Freedom in Christ
Leader‘s note: Ro 6 explains why saving faith in Jesus renews and transforms the Christian from within. Legalism may constrain sin outwardly. However, rather than deposing sin from the throne, it promotes the boastful spiritual pride that is the root of all sin. By contrast, faith in Jesus conquers the heart from within and to the glory of God, since grace excludes all boasting, replacing it with sincere love.
Warm-up: Do you learn best under an imposed school schedule, or are you the type who learns better and more efficiently by self-study?
Read: Romans 6
- v1: Why would anyone worry that Christianity invites acquiescence of lawlessness?

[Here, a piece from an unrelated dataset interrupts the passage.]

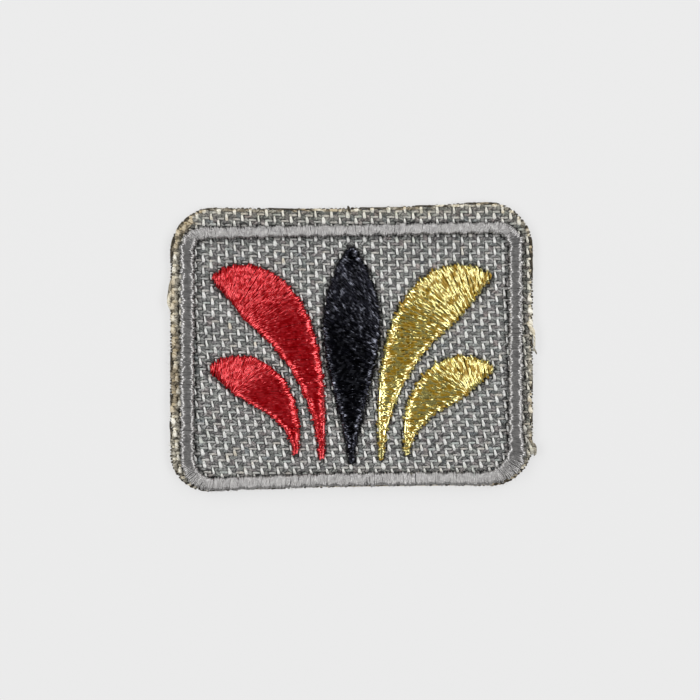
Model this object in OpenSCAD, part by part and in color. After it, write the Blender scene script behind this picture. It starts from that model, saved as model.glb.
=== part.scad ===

- v4: What logic in Christianity forbids a truce with sin?
- v4 describes the way how Christians pursue holiness as ‘walking in newness of life’. How does that differ from Pharisaic holiness?
- v3, “Do you not know that all of us who have been baptized into Christ Jesus…”: Where do believers learn this? cf v17 [Instruction in elementary Christian doctrine]
- vv5-6: What condition so unites the believer to Christ that ‘newness of life’ (renewal from within) is guaranteed?
- Paul taught that when Jesus died on the cross, in some sense “our old man” (gr. anthropos*) was crucified with Him: How can we know that this is true? cf v17**
- v7: How does such dying ‘free’ us (lit. justify, declare righteous) from sin? [The death penalty kills the body that sinned, v6, and thus atones for the guilt of sin, Ro 3:25]
- vv10-11: How does this elementary instruction in the Christian faith change what believers think of themselves?
- v12: Being made alive to God, the Christian will find himself at war: With whom, and where does that battle unfold? [Let not sin remain as the king of your heart]
- vv13-14: What is the objective of that war?
- Hint: How does it differ from the struggle of those under the law? Hint: Who get‘s the glory for victory? [see Leader’s Note]
- v16: Why is sin compared to a “slave master”?
- Read Jn 8:31-37. To whom was Jesus talking at the time?
- Why did Jesus tell Jews who had (!) ‘believed’ in him (v31, cf Jn 6:65-66) that they were seeking to kill him (v37)?
- vv17-18: How do you expect such ‘obedience from the heart’ to manifest?
- v18: Why can the heart not be freely autonomous? Why must it have God and His righteousness as a ‘new slave master’? =>
- vv19-21: What happens if man wants to be free from God? v20
- How do vv22-23 explain this paradox that in order to be free of sin, we must become ‘slaves’ of God?
- Hint: How did Paul define here what freedom actually is? [Freedom from the dominion of sin, i.e. from its power]
- Read again Jn 8:34. Why can such freedom only be found ‘if the Son sets us free’?
- A concept called ‘No-Lordship salvation’ claims that people can be saved by believing in Jesus without obeying him as their Lord. How does Ro 6 debunk this as nonsense?
- Hint: What sort of ‘salvation’ would this be, and why does it fall short of what salvation means in Ro 6?
- Overall, what do you hear as the tone of this chapter: Is Ro 6 for you a rallying call that you must submit to God’s commandments, like it or not [ = the 11th commandment]? Or is it for you a promise that in Christ you will find the freedom from the power of sin?
- If our freedom so depends on Jesus, what can we do to be set free by Him? cf Jn 8:31-32
* NASB, NIV, ESV, and several other modern translations render the Greek expression “our old man” (or mankind) as our old “self” – as if Paul shared contemporary notions that repentance requires the creation of a new “self”, or perhaps a new social “identity”. By contrast, for Paul, our “old man” is the natural mankind in which we all share by our natural descent, and which is spiritually dead because of sin (Ro 8:10), unlike Christ and his body of which we became members by repentance and faith in Him – not to destroy in this one New Man any God-given social identities (Jews and Gentiles, male and female, slave and freeman, etc.), but to unite them by declaring them all invalid as a criteria for excluding anyone, cf Eph 2:15-4:26.
** From the Christian doctrine that “we who were baptised into His dead died and were buried with Him”, Ro 6:4, Col 2:12 – i.e. that in His crucifixion and burial, His body actually represented those who become members of that body by faith in Him. In the same manner as his resurrection body now represents them “in the heavenly {places}”, Eph 2:5-6.